We do not agree with the contention of the petitioner that this was an exchange in connection with a reorganization, merger or consolidation. It is clear that the Columbus Company was an entirely new corporation and not a party to a reorganization of any*1250 old corporation. Upon incorporation it issued its entire capital stock to three individuals for property, notes and other stock.

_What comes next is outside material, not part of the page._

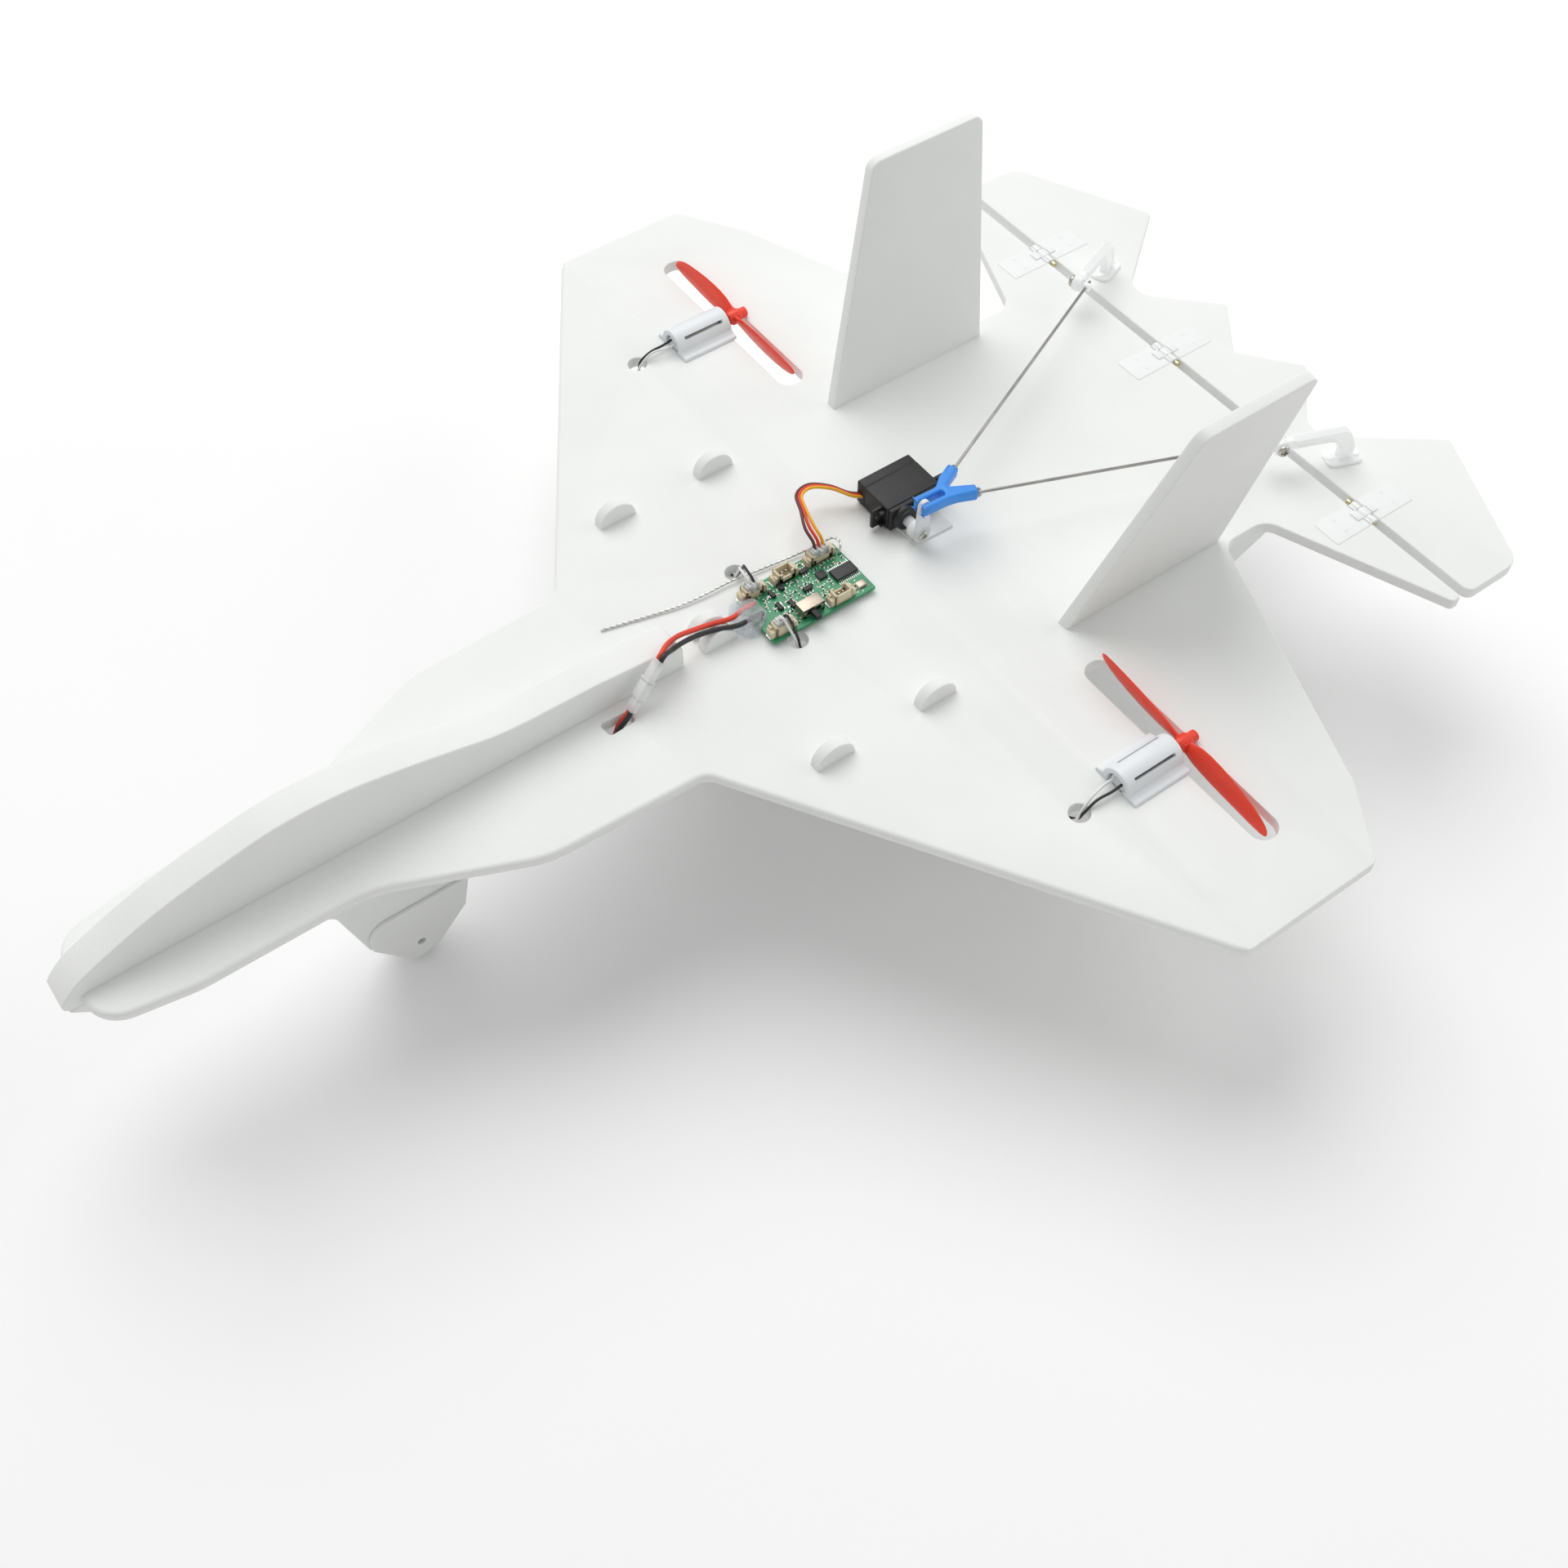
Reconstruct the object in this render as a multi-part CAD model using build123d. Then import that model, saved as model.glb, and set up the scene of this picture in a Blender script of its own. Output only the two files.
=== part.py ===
from build123d import *
import math
import os

# Small twin-motor foam model aeroplane. Millimetres, +Z up, nose towards -Y, port wing towards +X.
# The origin is on the centreline, under the main board, at the wing spar.

BOARD_T = 4.0
HALF_SPAN = 170.0
HINGE_Y = 133.6
HINGE_Z = 3.2
BOARD_TAIL_Y = 132.0
ELEVATOR_FRONT_Y = 135.2
ELEVATOR_HALF = 118.9

KEEL_T = 10.4
KEEL_REAR_Y = -72.0
BELLY_TAB_Y = -58.8
BELLY_TAB_R = 5.9
BELLY_TAB_X = 3.1

NACELLE_X = 56.5
NACELLE_TABS_Y = (-56.4, -19.9)
NACELLE_TAB_R = 6.5

FIN_FOOT_X = 55.5
FIN_CANT = 10.9
FIN_HEIGHT = 76.4

MOTOR_X = 110.6
MOTOR_Z = 5.4
MOUNT_R = 5.0
LEAD_EXIT_Z = 6.6
MOTOR_R = 3.5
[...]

The basis for determining the gain or loss upon the exchange in 1920 is, therefore, the fair market value of the Columbus Company stock at the date of exchange. Sec. 202(a) and (b), Revenue Act of 1918. Respondent determined this value to be the par value of the stock. The evidence introduced by petitioner not only does not overcome this determination, but, on the showing made of the intrinsic value of the assets back of the stock, tends to confirm it. Although the Dennison stock could not be included in invested capital at more than $51,000, the cost to prior owners, the stock had been paying and continued to pay a dividend in excess of 6 per cent. The plant of the Shepherd Brothers was valued by the Columbus Company and by Stockton and Gamble at $600,000, and was so set up on the books of the company. Depreciation and depletion were claimed, and the total amounts finally allowed by respondent were based on a value in excess of the value at which the plant could be included in invested capital. There is no evidence of any sales of the Columbus*1251 Company stock, but it can not be said that it has no fair market value, because such value may be established by other factors. See , and cases cited therein. The determination of the respondent on this point is approved.

Judgment will be entered under Rule 50.